Setting up Streaming Replication in PostgreSQL

Cloud Service Providers like Amazon Web Services (AWS), Microsoft Azure, and Google Cloud Platform (GCP) deploy sophisticated High Availability Architectures to ensure their cloud services remain available and resilient. They utilize distributed data centres across multiple regions, redundant server setups, and load balancing to minimize service disruptions.

As a streaming giant, Netflix implements High Availability strategies to ensure uninterrupted streaming for millions of users. They distribute their content across various servers globally, employing load balancing and redundant systems to handle high traffic volumes and maintain a seamless viewing experience.
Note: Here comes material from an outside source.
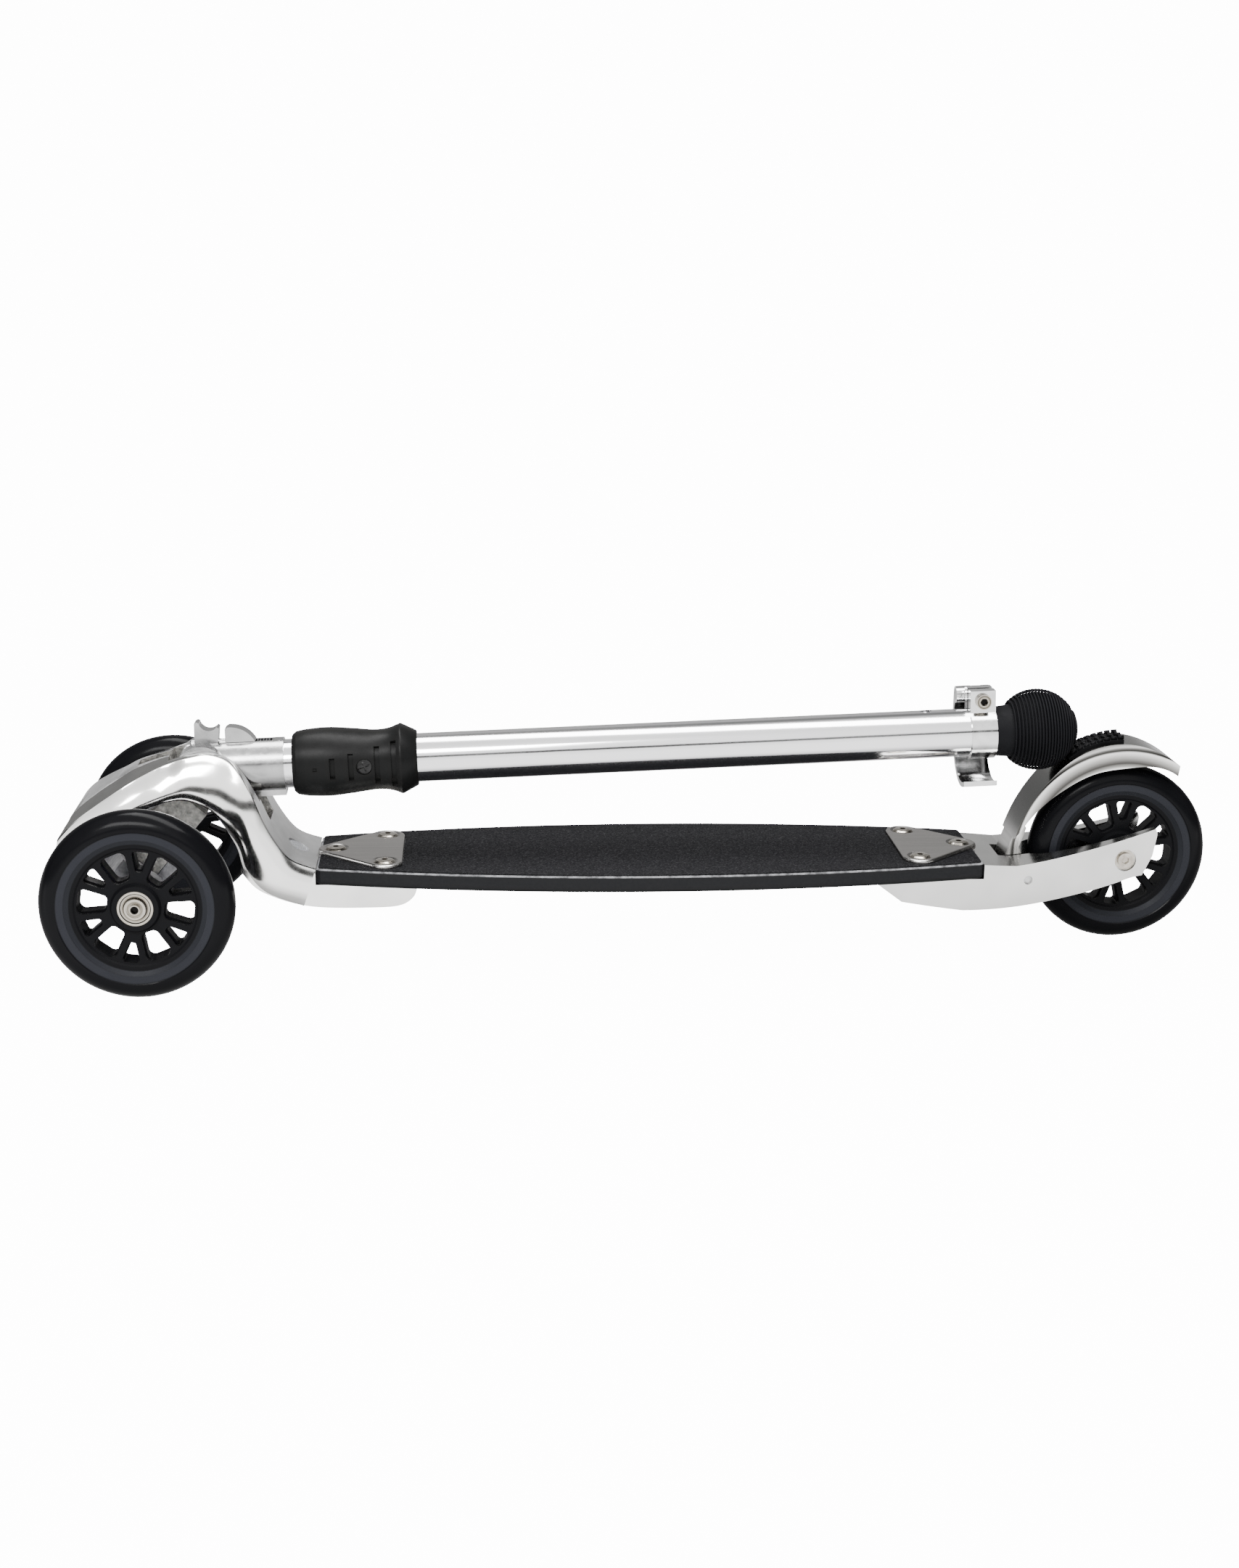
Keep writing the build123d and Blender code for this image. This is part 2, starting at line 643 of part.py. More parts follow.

Key Components of High Availability Architectures

Redundancy: High-availability architectures incorporate redundant hardware, servers, and networks to minimize the risk of a single point of failure. For instance, setting up standby nodes in PostgreSQL ensures data availability even if the primary node fails
Load Balancing: Distributing incoming traffic across multiple nodes prevents overloading and ensures efficient resource utilization. Tools like Pgpool-II or HAProxy in PostgreSQL enable load balancing across multiple database nodes.
Automatic Failover: Implementing mechanisms for automatic failover is crucial. Tools like Repmgr in PostgreSQL, help monitor node health and automate the promotion of standby nodes to primary in case of a failure.

Benefits and Challenges

A. Advantages of Data Replication

Enhanced Data Availability: Data Replication ensures that multiple copies of data exist across various nodes or locations. This redundancy guarantees that if one node fails or encounters issues, other replicated copies remain accessible, ensuring continuous data availability.
Improved Fault Tolerance: By having replicated copies of data, systems become more resilient to failures. If a server or node experiences a malfunction or outage, other replicated nodes can seamlessly take over, minimizing downtime and ensuring uninterrupted operations.
Disaster Recovery and Business Continuity: Data Replication plays a crucial role in disaster recovery planning. In the event of a natural disaster, system failure, or data corruption, having replicated data ensures quicker recovery and helps maintain business continuity.
Load Distribution and Performance Optimization: Replicated data allows for load balancing and efficient distribution of workload across multiple nodes. This not only prevents the overloading of specific servers but also improves system performance by distributing processing tasks.
Geographical Accessibility and Latency Reduction: Replicating data across geographically distributed locations enables users to access data from the nearest node, reducing latency and improving overall user experience, especially in global applications.
Support for Analytical and Reporting Functions: Replicated data can be used for analytics, reporting, and data warehousing purposes without impacting the primary operational database. This separation aids in maintaining the performance of the operational system.
Scalability and Flexibility: Data Replication facilitates scalability by allowing businesses to easily add more nodes or expand to new locations without disrupting ongoing operations. This flexibility supports business growth and adaptability to changing demands.
Improved Data Integrity and Consistency: Replication strategies often incorporate mechanisms to ensure data consistency and integrity across replicated nodes. Synchronization processes maintain data coherence, preventing discrepancies among copies.
Reduction in Network Traffic and Response Time: By enabling users to access data from local replicas, Data Replication reduces the need for frequent transfers of data across networks, resulting in reduced network traffic and faster response times for users.
Support for High Availability and Failover: Replicated data forms the backbone of High Availability (HA) strategies. It facilitates failover mechanisms by ensuring that standby nodes have up-to-date data, enabling seamless transitions in case of primary node failure.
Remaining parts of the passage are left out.